Tony Head is the current councillor representing Ward 3 which includes the Midtown area of the East Flat portion of the City.

Ward 4

Past mayor Don Cody is the current councillor representing Ward 4 which encompasses the eastern portion of the East Flat area of the City.

Ward 5

Dennis Ogrodnick is the current councillor representing Ward 5 which encompasses the Crescent Heights area of the City, as well as parts of the Carlton Park neighbourhood.

Ward 6

Blake Edwards is the current councillor representing Ward 6 which encompasses the Crescent Acres and Carlton Park neighbourhoods on the east side of the City.

Ward 7

The Ward 7 seat currently held by Dawn Kilmer.

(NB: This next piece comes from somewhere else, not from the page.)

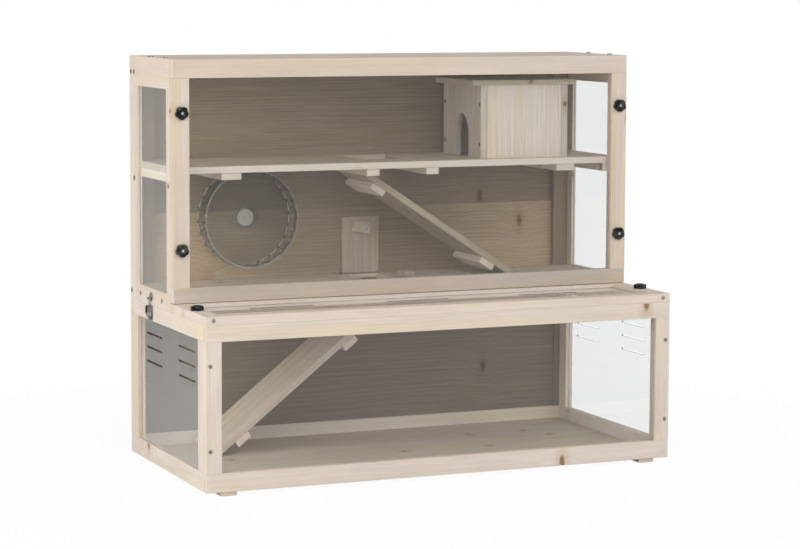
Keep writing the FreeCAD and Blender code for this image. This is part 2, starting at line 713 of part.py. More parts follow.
def build_cabinet():
    """The tall part: clear-sided frames, corner posts, back wall and roof."""
    left = "-half_width"
    inner = "-side_inner"
    sheet_blank, groove = glazing(
        "cabinet_side", "x", "side_thickness / 2 - half_width",
        [None, ("lid_back + side_stile", "corner_front - side_stile"),
         ("side_window_low", "side_window_high")])

    post_spots = [(left, "back_face - post_bolt_back", "crown_base - crown_bolt_drop"),
                  (left, "back_face - post_bolt_front", "crown_base - crown_bolt_drop"),
                  (left, "back_face - post_bolt_front", "lower_top + middle_bolt_height"),
                  (left, "back_face - post_bolt_back", "lower_top + foot_bolt_height")]
    post_bolts, post_bolt_holes = copies(long_bolt, "post_bolts", post_spots, ALONG_X)
    rail_spots = [(left, "back_face - foot_bolt_back", "lower_top + foot_bolt_height"),
                  (left, "lid_back + foot_bolt_front", "lower_top + foot_bolt_height")]
    rail_bolts, rail_bolt_holes = copies(long_bolt, "rail_bolts", rail_spots, ALONG_X)
    stile_spot = (left, "lid_back + side_stile / 2", "lower_top + middle_bolt_height")
    stile_bolt, stile_bolt_hole = copies(short_bolt, "stile_bolt", [stile_spot], ALONG_X)
    bearer_face = "side_thickness + bearer_width - half_width"
    bearer_z = "shelf_bearer_base + bearer_height / 2"
    bearer_spots = [(bearer_face, "lid_back + side_stile / 2", bearer_z),
                    (bearer_face, "corner_front - side_stile / 2", bearer_z)]
    bearer_bolts, bearer_bolt_holes = copies(proud_bolt, "bearer_bolts", bearer_spots, AGAINST_X)
    roof_spots = [("roof_bolt_inset - half_width", "back_face - roof_bolt_back", "cabinet_top"),
                  ("roof_bolt_inset - half_width", "lid_back + roof_bolt_front", "cabinet_top")]
    roof_bolts, roof_bolt_holes = copies(proud_bolt, "roof_bolts", roof_spots, AGAINST_Z)
    for bolts in (post_bolts, rail_bolts, stile_bolt, bearer_bolts, roof_bolts):
        root_bolts.append(both_sides(bolts))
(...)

Ward 7 includes the East Hill neighbourhood of the City.

Ward 8

Ted Zurakowski is the current councilor for Ward 8 which encompasses the West Hill neighborhoods of the city.  Zurkakowski has taken a position with the Saskatchewan Teachers' Federation in which he has vacated he has vacated his seat effective February 1.

See also
Politics of Saskatchewan

References

External links
 City of Prince Albert Ward Map (Archived copy)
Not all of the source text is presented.